As for Williams's reliance on how his predicate simple-possession conviction was vacated, he is correct that, under Concepcion, a district court may consider intervening changes of fact when it determines whether a sentence should be reduced. See 597 U.S. at 486. But a district court's discretion to consider those changes only comes into play if the First Step Act authorizes relief in the first instance. See Jackson, 58 F.4th at 1336 (explaining that Concepcion, unlike our decision in Jones, was concerned with an issue that arises after "the sentencing court's discretion comes into play"). As we recently explained in Clowers, "the Fair Sentencing Act's changes- and only those changes"-are the ones that dictate a district court's authority to grant First Step Act relief. 62 F.4th at 1378. We relied on Concepcion itself for that conclusion. See id. (citing Concepcion, 597 U.S. at 498 n.6 ("[T]he First Step Act directs district courts to calculate the [United States Sentencing] Guidelines range as if the Fair Sentencing Act's amendments had been in place at the time of the offense The district court may then consider postsentencing conduct or nonretroactive changes in selecting or rejecting an appropriate sentence" (emphasis added))).
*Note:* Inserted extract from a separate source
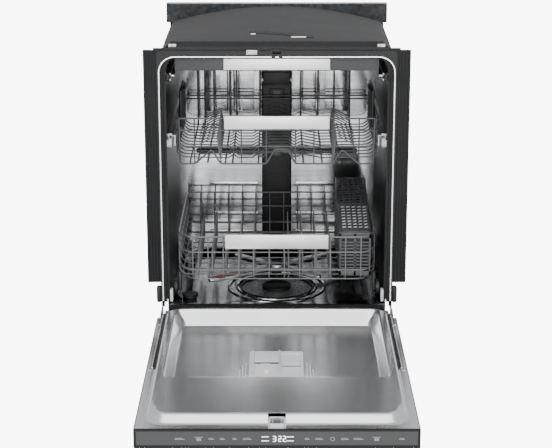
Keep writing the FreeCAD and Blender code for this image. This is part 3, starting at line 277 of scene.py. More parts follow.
@dataclass(frozen=True)
class Lens(Finish):
    """Smoked glossy cover of the controls, wiped by hand."""

    wipe_mm: tuple[float, ...] = (166.7, 16.67, 16.67)

    def dress(self, surface: Surface) -> None:
        """Faint wipe marks in the gloss."""
        surface.set({"Coat Weight": 0.4, "Coat Roughness": 0.08})
        surface.tones(self, surface.noise(self.wipe_mm, 4.0), 0.06)


@dataclass(frozen=True)
class Ink(Finish):
    """Printed or lit marks behind the lens."""

    glow: float = 0.0
    mottle_mm: float = 3.333

    def dress(self, surface: Surface) -> None:
        """Even ink with a slight mottling, lit from behind where it glows."""
        surface.set({"Emission Color": linear(self.colour), "Emission Strength": self.glow})
        surface.tones(self, surface.noise(self.mottle_mm, 2.0), 0.03)


# Bright-annealed stainless of the back wall: almost a mirror, slightly wavy.
BACK_STEEL = Sheet("stainless_bright_annealed", "stainless_tub", "d4d5d6", "96979a", 0.13,
                   Grain.ACROSS, 9.0, 0.10, 0.04)
# Stainless tub wall, rolled: its colour painted dark as a painted reflection of the racks that it mostly
# mirrors.
TUB_STEEL = Sheet("stainless_rolled_tub_painted_dark", "stainless_tub", "28292b", "121314", 0.4, Grain.UPRIGHT,
                  1.6, 0.02, 0.05, 0.35, 0.2)
# Pressed tub floor: polished, its colour darker than the back wall's.
FLOOR_STEEL = Sheet("stainless_pressed_floor", "stainless_tub", "77787a", "3e3f41", 0.16, Grain.DEEP,
                    3.0, 0.05, 0.05)
# Door liner, drawn and brushed: soft broad reflections with lines across.
LINER_STEEL = Sheet("stainless_brushed_liner", "stainless_tub", "e6e7e8", "cccdcf", 0.2, Grain.DEEP,
                    2.0, 0.02, 0.04, 0.92)
# Folded bright edge of the tub; the same bright steel also paints highlights on the back wall's beads and
# along the door's ridge.
EDGE_AND_HIGHLIGHT_STEEL = Sheet("stainless_polished_edge_and_painted_highlight", "stainless_tub", "f2f2f2", "e2e2e2", 0.2, Grain.UPRIGHT)
# Satin bars on the racks: fine lines along the bar, near white in a bright room.
SATIN_STEEL = Sheet("stainless_satin_bar", "satin_steel", "d6d6d4", "c4c4c2", 0.34, Grain.ACROSS, 1.4, 0.03)
# Black stainless of the door's outside: a dark film over brushed steel.
DARK_STEEL = Sheet("black_stainless_film", "dark_panel", "262728", "1e1f20", 0.36, Grain.ACROSS, 1.4, 0.02,
                   0.04, 0.8)
# Spray arm pressed from stainless.
ARM_STEEL = Sheet("stainless_pressed_arm", "stainless_tub", "b9babc", "a2a3a6", 0.3, Grain.NONE)
# Galvanised brackets and side frames.
ZINC = Zinc("steel_galvanised", "galvanised_steel", "b9bcbf", "9a9da1", 0.42)
# Rear bracket, galvanised, its colour darkened as painted shade: a shaded copy of the galvanised finish.
ZINC_PAINTED_SHADE = Zinc("steel_galvanised_painted_shade", "galvanised_steel", "3e4042", "2f3133", 0.5)
# Frame round the mouth, powder coated: matt with fine orange peel.
FRAME_COAT = Polymer("steel_powder_coated_black", "black_coated_steel", "1e1f20", "161718", 0.5, 3.0, 0.04,
                     ior=1.35)
# Polypropylene mouldings in the tub and base; the same black also paints shade: the blanket's slit, the
# bracket's slots, the strike box's openings and the line beside the door's ridge.
BLACK_PP_AND_SHADE = Polymer("polypropylene_black_and_painted_shade", "black_plastic", "0f1011", "0a0b0c", 0.45, ior=1.4)
# Grey polypropylene of the third rack's front, the cutlery basket and the pipe.
GREY_PP = Polymer("polypropylene_grey", "grey_plastic", "303133", "28292a", 0.45)
BASKET_PP = Polymer("polypropylene_basket_grey", "grey_plastic", "434446", "3a3b3d", 0.42)
MID_PP = Polymer("polypropylene_mid_grey", "grey_plastic", "6a6b6d", "5e5f61", 0.45)
# Silver-grey ABS of the dispenser; the same light grey also paints highlights on the cutlery lid's slot
# edges.
SILVER_ABS_AND_HIGHLIGHT = Polymer("abs_silver_grey_and_painted_highlight", "light_plastic", "c7c8ca", "b9babc", 0.38, gloss=0.15)
WHITE_PP = Polymer("polypropylene_white", "white_plastic", "f1f1ef", "e4e4e2", 0.4)
# EPDM seals and flaps: matt, bloomed.
EPDM = Polymer("rubber_epdm_black", "black_rubber", "141415", "0e0e0f", 0.62, 2.0, 0.06, ior=1.3)
FLAP_EPDM = Polymer("rubber_epdm_extruded", "black_rubber", "1c1d1e", "141516", 0.6, 2.0, 0.06, ior=1.3)
# Nylon powder coat on rack wire: thick, slightly glossy.
NYLON = Polymer("steel_wire_nylon_coated", "rack_wire", "3c3d3f", "333436", 0.36, 2.5, 0.05, 0.15)
NYLON_LIGHT = Polymer("steel_wire_nylon_light", "rack_wire", "656668", "58595b", 0.36, 2.5, 0.05, 0.15)
TERRACOTTA = Polymer("polypropylene_terracotta", "grey_plastic", "9c4a2c", "7f3a24", 0.45)
FELT = Fleece("felt_needled_bitumen", "sound_blanket", "2a2a2b", "202021", 0.9)
MESH = Woven("stainless_filter_weave", "filter_mesh", "a5a6a8", "4c4d4f", 0.4)
LENS = Lens("polycarbonate_smoked", "display_lens", "232425", "1d1e1f", 0.3)
PRINT = Ink("ink_grey_print", "white_plastic", "8f9092", "86878a", 0.5, 0.0)
LIT = Ink("led_white_segments", "white_plastic", "ffffff", "f4f6ff", 0.5, 1.6)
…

Williams acknowledges the hurdle that Jackson and Clowers pose for his motion. Attempting to overcome it, he maintains that we misread Concepcion in those cases by concluding the Fair Sentencing Act's changes, alone, control whether section 404(b) relief is authorized. But even if we believed Jackson and Clowers were wrongly decided-and we don't-those decisions bind this panel. See Smith v. GTE Corp., 236 F.3d 1292, 1303 (11th Cir. 2001) ("Under our prior precedent rule, a panel cannot overrule a prior one's holding even [if] convinced it is wrong." (quoting United States v. Steele, 147 F.3d 1316, 1317-18 (11th Cir. 1998))).
In short, because the First Step Act did not authorize reducing Williams's life sentences on counts one and five, the district court's order denying his section 404(b) motion is AFFIRMED.